Attestations improve market safety by giving participants more knowledge about their prospective counterparties and therefore seeding trust. People feel safer dealing with people they can trust.

Staking

Staking requires network participants to put up safety deposits that may be arbitrated in a dispute. An arbiter may review a transaction and decide to award damages to a wronged party, paying from the safety deposit. Along with a safety deposit minimum, the network can effectively evict bad actors. When participants have “skin in the game,” they are less likely to act erratically and put more thought before violating rules.

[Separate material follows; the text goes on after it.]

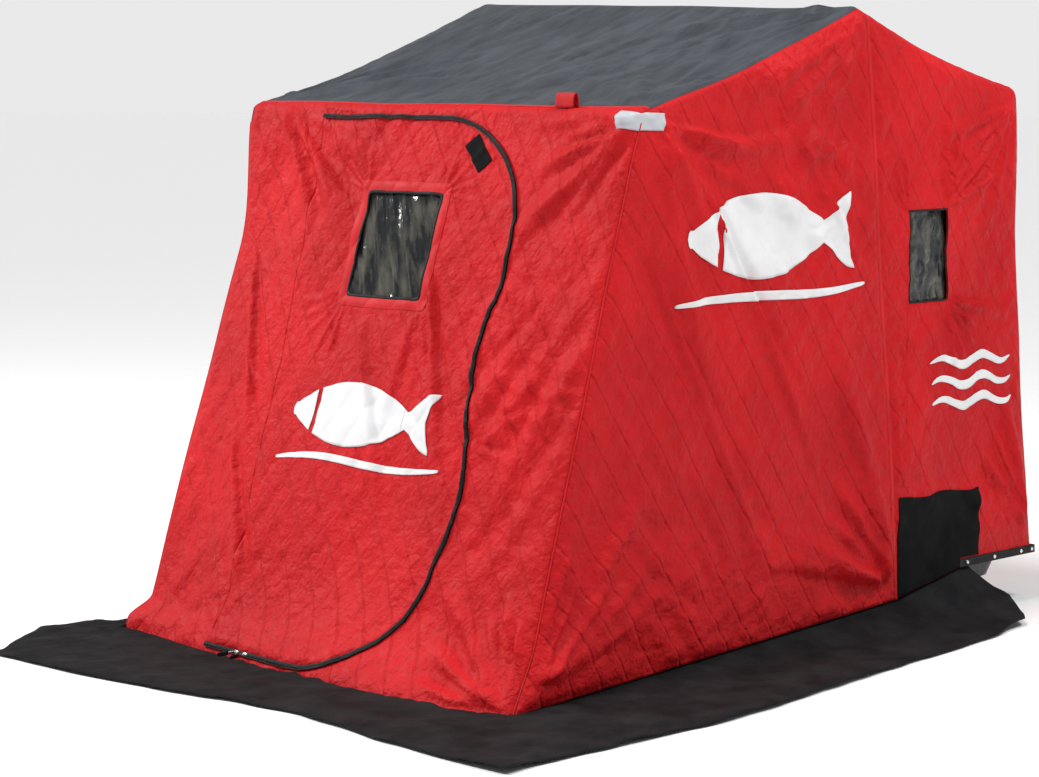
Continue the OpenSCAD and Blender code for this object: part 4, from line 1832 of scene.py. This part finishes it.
    def corner_seam(self) -> bpy.types.Object:
        """The piping along the front corner, a thin roll that follows the rounded edge.

        Returns:
            The piece.
        """
        profile = self.shell.profile
        s = np.linspace(0.01, float(profile.table["turns"][0]) - 0.03, 240)
        at, _ = profile.at(s)
        u = self.shell.half(at[:, 1]) - self.shell.inset
        line = self.shell.band(self.hand.value * u, s, 0.0)
        turn = np.linspace(-math.pi, math.pi, 13)
        one = np.array([self.hand.value, 0.0, 0.0])
        two = np.array([0.0, -math.cos(self.shell.front_lean), math.sin(self.shell.front_lean)])
        round_it = np.cos(turn)[:, None] * one + np.sin(turn)[:, None] * two
        tube = line[:, None] + 0.0021 * round_it[None]
        mesh = Mesher(self.name("corner_piping")).grid(tube, flip=self.hand is Hand.RIGHT)
        piece = mesh.build(Finish.RED_PLAIN)
        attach(piece, "hut")
        return piece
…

Conclusion & More Resources

Market design is a powerful paradigm that can help create new online marketplaces in a sustainable fashion. Tokens should exist to serve important purposes or they will only add friction to participation. Through the pillars of market thickness, congestion, and safety, we can orient tokens, smart contracts, and game-theoretic mechanisms towards higher goals.

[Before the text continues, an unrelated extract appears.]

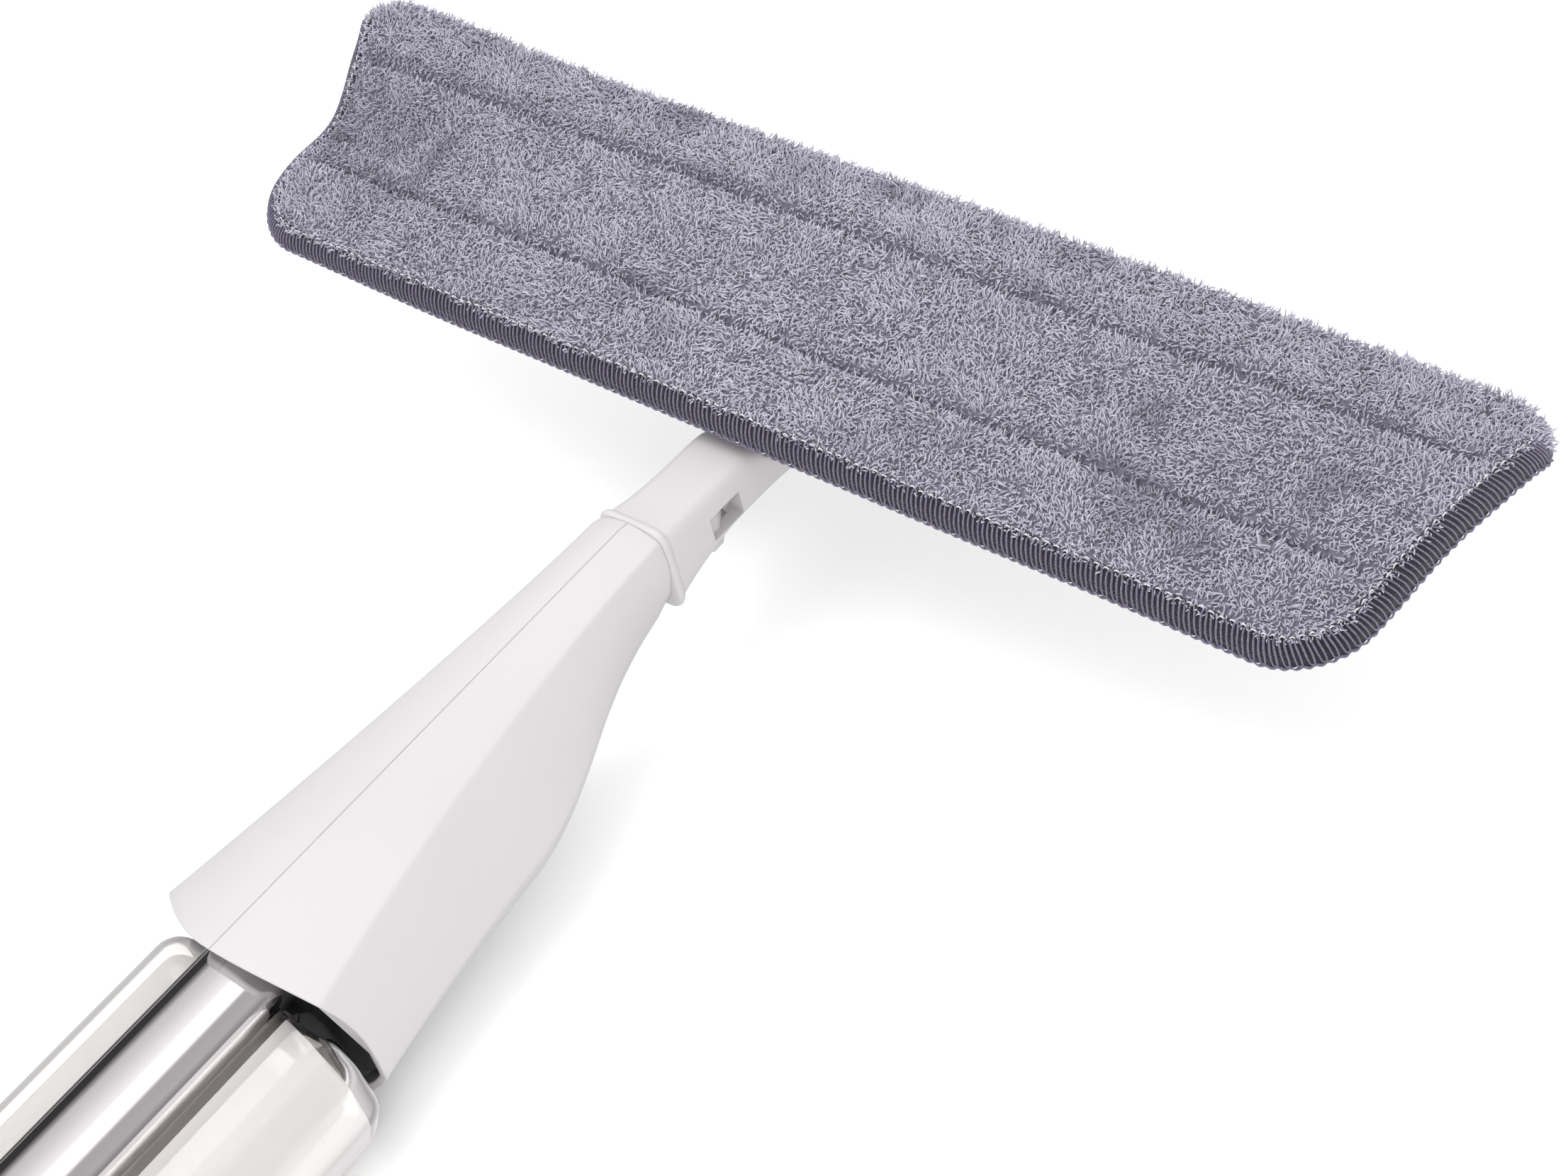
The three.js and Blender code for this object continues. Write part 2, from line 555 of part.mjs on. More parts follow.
const swivelBlock = barX(6.5, -8.9, 8.9, 0, 0, 28)
  .add(barY(6, -8.9, 8.9, ROLL_ABOVE, 0, 28))
  .add(block(-5.2, 5.2, -5.2, 5.2, 0, ROLL_ABOVE))
  .subtract(barX(PIN_R + 0.06, -12, 12, 0, 0))
  .subtract(barY(PIN_R + 0.06, -12, 12, ROLL_ABOVE));
put(swivel, "swivel_block", swivelBlock, "grey");
put(pole, "pitch_pin", barX(PIN_R, -14.4, 14.4, PITCH_PIN.y, PITCH_PIN.z), "steel");

put(pole, "neck", neck, "white");
put(pole, "collar_ring", collar, "white");
put(pole, "nozzle_body", nozzleBody, "white");
put(pole, "nozzle_tip", nozzleTip, "grey");
put(pole, "feed_hose", feedHose, "hose");
put(pole, "supply_hose", supplyHose, "hose");
put(pole, "pump_cylinder", pumpCylinder, "grey");
put(pole, "pump_piston", pumpPiston, "dark");
const spring = coil(4.6, 0.55, 6, -116.8, -92, "y", new THREE.Vector3());
put(pole, "pump_spring", spring, "steel");
put(pole, "housing_left", housingShell(-1), "white");
put(pole, "housing_right", housingShell(1), "white");
screws.forEach((s, i) => put(pole, `housing_screw_${i + 1}`, housingScrew(s), "steel"));
put(pole, "valve_socket", valveSocket, "grey");
put(pole, "bottle_seal", bottleSeal, "dark");
put(pole, "bottle", bottle, "clear");
put(pole, "bottle_cap", bottleCap, "dark");

put(pole, "lower_tube", tube(JOIN_Y + 0.2, TUBE_TOP), "chrome");
put(pole, "upper_tube", tube(tubeEnd, JOIN_Y - 0.2), "chrome");
put(pole, "tube_coupler", coupler, "white");
[-152, -560, tubeEnd + 44].forEach((y, i) => put(pole, `rod_bush_${i + 1}`, bush(y), "grey"));
put(pole, "pull_rod", barY(ROD_R, TRIGGER.y + 5, -134, 0, 0, 12), "steel");

put(pole, "grip_left", gripShell(-1), "white");
put(pole, "grip_right", gripShell(1), "white");
put(pole, "grip_screw", gripScrewBody(gripScrewAt), "steel");
put(pole, "trigger", trigger, "grey", [0, TRIGGER.y, TRIGGER.z]);
put(pole, "trigger_pin", barX(2, -12.8, 12.8, pinAt.y, pinAt.z), "steel");
const torsion = coil(3.2, 0.45, 2, -9.9, -8.2, "x", new THREE.Vector3(0, pinAt.y, pinAt.z));
put(pole, "trigger_spring", torsion, "steel");
put(pole, "heel", heel, "grey", [0, END_Y, 0]);

export default mop;
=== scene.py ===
"""Spray mop lying on its bottle with the microfibre pad upwards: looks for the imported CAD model."""

import json
import math

import bmesh
import bpy
import numpy as np
from mathutils import Matrix, Vector

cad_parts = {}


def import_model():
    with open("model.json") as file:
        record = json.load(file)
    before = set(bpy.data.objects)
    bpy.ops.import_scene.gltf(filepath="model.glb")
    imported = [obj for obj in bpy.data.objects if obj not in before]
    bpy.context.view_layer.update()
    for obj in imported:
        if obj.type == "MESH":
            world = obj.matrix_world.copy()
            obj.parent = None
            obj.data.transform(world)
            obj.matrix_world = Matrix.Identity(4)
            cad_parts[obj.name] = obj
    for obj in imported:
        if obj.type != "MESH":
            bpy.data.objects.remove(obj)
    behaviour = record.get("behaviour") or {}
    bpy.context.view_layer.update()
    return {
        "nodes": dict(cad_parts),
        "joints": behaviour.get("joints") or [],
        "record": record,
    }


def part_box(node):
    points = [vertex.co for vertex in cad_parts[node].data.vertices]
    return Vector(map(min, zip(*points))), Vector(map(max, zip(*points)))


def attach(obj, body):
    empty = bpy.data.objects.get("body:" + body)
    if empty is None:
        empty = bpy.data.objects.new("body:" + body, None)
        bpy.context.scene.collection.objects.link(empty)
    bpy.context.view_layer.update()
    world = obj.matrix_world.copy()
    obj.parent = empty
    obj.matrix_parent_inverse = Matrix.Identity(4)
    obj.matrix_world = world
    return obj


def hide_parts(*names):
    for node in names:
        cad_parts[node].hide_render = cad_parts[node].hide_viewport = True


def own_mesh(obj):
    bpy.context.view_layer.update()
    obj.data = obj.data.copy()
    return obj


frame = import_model()
MM = 0.001
NODES = frame["nodes"]
JOINT = {j["name"]: j for j in frame["joints"]}
RNG = np.random.default_rng(7)


# ---------- places ----------
# The pole's own frame has its origin on the pole's axis; the pitch pin is at y 34.9, z -1.35 in it.
PITCH = np.array(JOINT["head_pitch"]["pos_m"])
ORIGIN = PITCH - np.array([0, 34.9, -1.35]) * MM
# The head's frame lies in the pad's border plane: u along the pad, v across it, h out of its face.
V_AXIS = np.array(JOINT["head_roll"]["axis"], float)
V_AXIS /= np.linalg.norm(V_AXIS)
H_AXIS = np.array(next(m for m in frame["record"]["mounts"] if m["name"] == "pad_face")["axis"], float)
H_AXIS /= np.linalg.norm(H_AXIS)
U_AXIS = np.cross(V_AXIS, H_AXIS)
PAD_CENTRE = np.array(JOINT["head_roll"]["pos_m"]) + 18 * MM * H_AXIS


def pole_at(points):
    return ORIGIN + np.asarray(points, float) * MM


def head_at(points):
    p = np.asarray(points, float) * MM
    return PAD_CENTRE + p[..., :1] * U_AXIS + p[..., 1:2] * V_AXIS + p[..., 2:] * H_AXIS


def mix(a, b, t):
    return a + (b - a) * t


def smooth(t):
    t = np.clip(t, 0, 1)
    return t * t * (3 - 2 * t)


def spline(xs, ys, x):
    """Smooth curve through the points (xs, ys), with xs rising."""
    xs, ys = np.asarray(xs, float), np.asarray(ys, float)
    slope = np.gradient(ys, xs)
    k = np.clip(np.searchsorted(xs, x) - 1, 0, len(xs) - 2)
    w = xs[k + 1] - xs[k]
    t = (x - xs[k]) / w
    a, b = t * t * (3 - 2 * t), t * (1 - t)
    return mix(ys[k], ys[k + 1], a) + w * b * (slope[k] * (1 - t) - slope[k + 1] * t)


# Smooth value noise on a plane, the same on every run.
LATTICE = RNG.random((256, 256))


def noise(u, v, scale, seed=0):
    x, y = np.asarray(u) / scale + 37.3 * seed + 91, np.asarray(v) / scale + 17.7 * seed + 57
    i, j = np.floor(x).astype(int), np.floor(y).astype(int)
    a, b = smooth(x - i), smooth(y - j)
    g = LATTICE
    i, j, i1, j1 = i % 256, j % 256, (i + 1) % 256, (j + 1) % 256
    return mix(mix(g[i, j], g[i1, j], a), mix(g[i, j1], g[i1, j1], a), b) * 2 - 1


# ---------- meshes ----------
def piece(name, points, faces, material, body, slot):
    """One smooth object from points in metres and faces, riding on a CAD body if one is named."""
    mesh = bpy.data.meshes.new(name)
    points = np.asarray(points, np.float32).reshape(-1, 3)
    mesh.vertices.add(len(points))
    mesh.vertices.foreach_set("co", points.ravel())
    sizes = np.array([len(f) for f in faces], np.int32)
    loops = np.concatenate([np.asarray(f, np.int32) for f in faces]) if len(set(sizes)) > 1 else (
        np.asarray(faces, np.int32).ravel())
    mesh.loops.add(len(loops))
    mesh.loops.foreach_set("vertex_index", loops)
    mesh.polygons.add(len(sizes))
    mesh.polygons.foreach_set("loop_start", np.concatenate([[0], np.cumsum(sizes)[:-1]]).astype(np.int32))
    mesh.polygons.foreach_set("use_smooth", np.ones(len(sizes), bool))
    mesh.update(calc_edges=True)
    mesh.validate()
    mesh.materials.append(material)
    made = bpy.data.objects.new(name, mesh)
    bpy.context.scene.collection.objects.link(made)
    if body:
        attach(made, body)
    return made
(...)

The best place to get started in market design is Alvin Roth’s very accessible book, Who Gets What and Why. A more technical dive can be found in The Handbook of Market Design by Nir Vulkan and Alvin Roth, which goes into specific mechanisms such as auctioning and voting. Other books related to market design include:

  • The platform, which deeply incorporates market design, is one of three pillars in Brynjolfsson’s Machine Platform Crowd.
  • Matchmakers by Evans explores the specific benefits to customers of online marketplaces and also how their founders have learned to bootstrap new ones.
  • The Economics of E-Commerce by Vulkan is now a decade and a half old, but even more relevant today. It gets into the nuts and bolts of search costs and the varying degrees of commoditization in online markets.